A trumpet and fluegelhorn player, Mr. Chilton was active for almost 50 years on the British traditional-jazz scene, most notably as the leader of the Feetwarmers, the backing band for the eccentric vocalist George Melly. Mr. Chilton worked throughout Britain with Mr. Melly from 1974 until Mr. Melly’s death in 2007.
But Mr. Chilton was better known as the writer of jazz biographies, including what are widely considered the definitive works on two of the music’s seminal saxophonists: “Sidney Bechet: The Wizard of Jazz” (1987) and “The Song of the Hawk: The Life and Recordings of Coleman Hawkins” (1990). Among his other books were “Billie’s Blues: A Survey of Billie Holiday’s Career, 1933-1959” (1975) and “Who’s Who of Jazz: Storyville to Swing Street” (1970, revised and expanded in 1989).
He published a memoir, “Hot Jazz, Warm Feet,” in 2007.
Mr. Chilton shared a 1982 Grammy Award with Richard M. Sudhalter for their notes for an anthology of the trumpeter Bunny Berigan’s work. He was named jazz writer of the year at the 2000 British Jazz Awards.
John James Chilton was born in London on July 16, 1932, to Thomas Chilton, a music hall performer, and the former Eileen Burke.
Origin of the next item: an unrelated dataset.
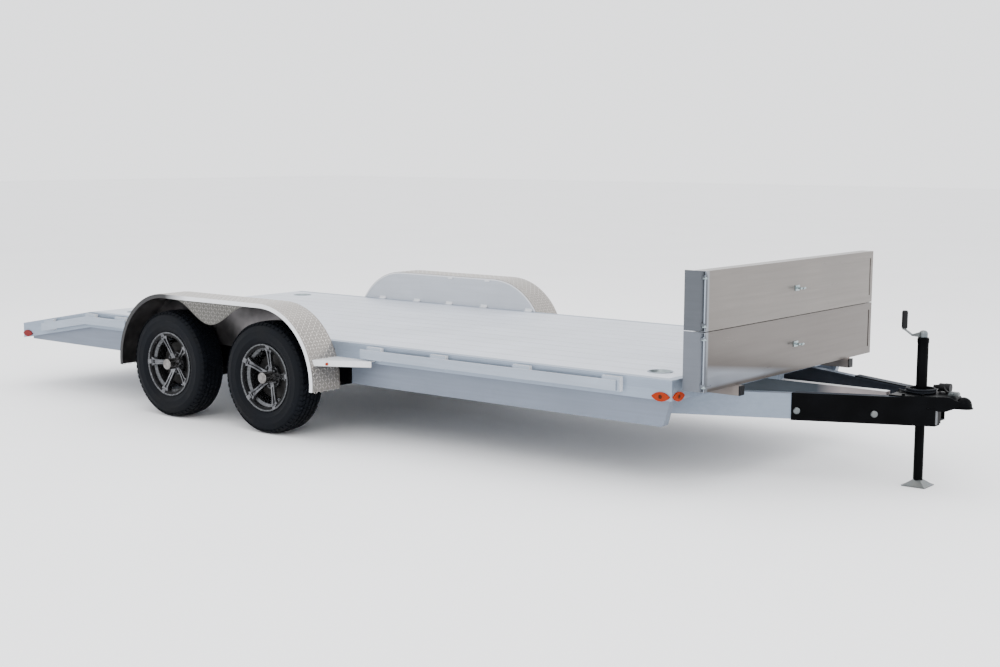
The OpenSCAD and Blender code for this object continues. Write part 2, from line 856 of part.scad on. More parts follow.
// Coupler: top plate over the tongue, cheeks round its nose, and the ball housing.
ball_x = x_tip - ball_back;
housing_r = socket_r + socket_wall;
housing_low = plate_top - 60;
cheek_t = 6;
nose_y = tongue_y(x_nose) + sleeve_out;
side_y = housing_r - cheek_t;

// The top's height along the coupler: flat, then one half wave of a cosine down to the
// housing's shoulder.
curve_back = 61;
curve_run = 55;
curve_steps = 8;
function coupler_top(x) =
    let (u = min(1, max(0, (x - ball_x + curve_back) / curve_run)))
    plate_top - coupler_drop * (1 - cos(180 * u)) / 2;
curve_x = [for (i = [0:curve_steps]) ball_x - curve_back + i * curve_run / curve_steps];

// Side view of the top sheet, and of a side wall under it with a bulging lower edge.
module top_section(x0) {
    line = concat([x0], curve_x, [ball_x]);
    n = len(line);
    polygon(concat([for (x = line) [x, coupler_top(x)]],
        [for (i = [n - 1:-1:0]) [line[i], coupler_top(line[i]) - plate_t]]));
}
module wall_section() {
    low = plate_z - cheek_h;
    x0 = x_nose + 0.3;
    bulge = 14;
    polygon(concat([[x0, plate_z]], [for (x = curve_x) [x, coupler_top(x) - 1]],
        [[ball_x, plate_top - coupler_drop - 1], [ball_x, low], [ball_x - 30, low],
         [ball_x - 62, low - bulge], [ball_x - 96, low - bulge], [x0, low + 4]]));
}

// Plan of the coupler from x0 to the ball, and of its two side walls.
module coupler_plan(x0) {
    y0 = tongue_y(x0) + sleeve_out;
    polygon([[x0, y0], [x_nose, nose_y], [ball_x, side_y],
        [ball_x, -side_y], [x_nose, -nose_y], [x0, -y0]]);
}
module wall_plan() {
    polygon([[x_nose + 0.3, nose_y], [ball_x, side_y], [ball_x, side_y - cheek_t],
        [x_nose + 0.3, nose_y - cheek_t]]);
}

dome_low = 16;
module housing_section() {
    square([housing_r, dome_low]);
    intersection() {
        translate([0, dome_low]) circle(housing_r, $fn = 96);
        square([housing_r, housing_r + dome_low]);
    }
}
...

He began studying the cornet at age 12, became interested in jazz shortly after that, and formed his first band as a teenager.
After serving in the Royal Air Force, he worked briefly for The Daily Telegraph as an assistant to the editor before leaving to pursue a career in music. He began writing about jazz in the late 1960s, while continuing to work as the leader of his own band, the Swing Kings.
In addition to his son Martin, he is survived by another son, Barney; a daughter, Jenny Chilton-Higgins; and six grandchildren. His wife, the former Teresa Kendall, died in 2014.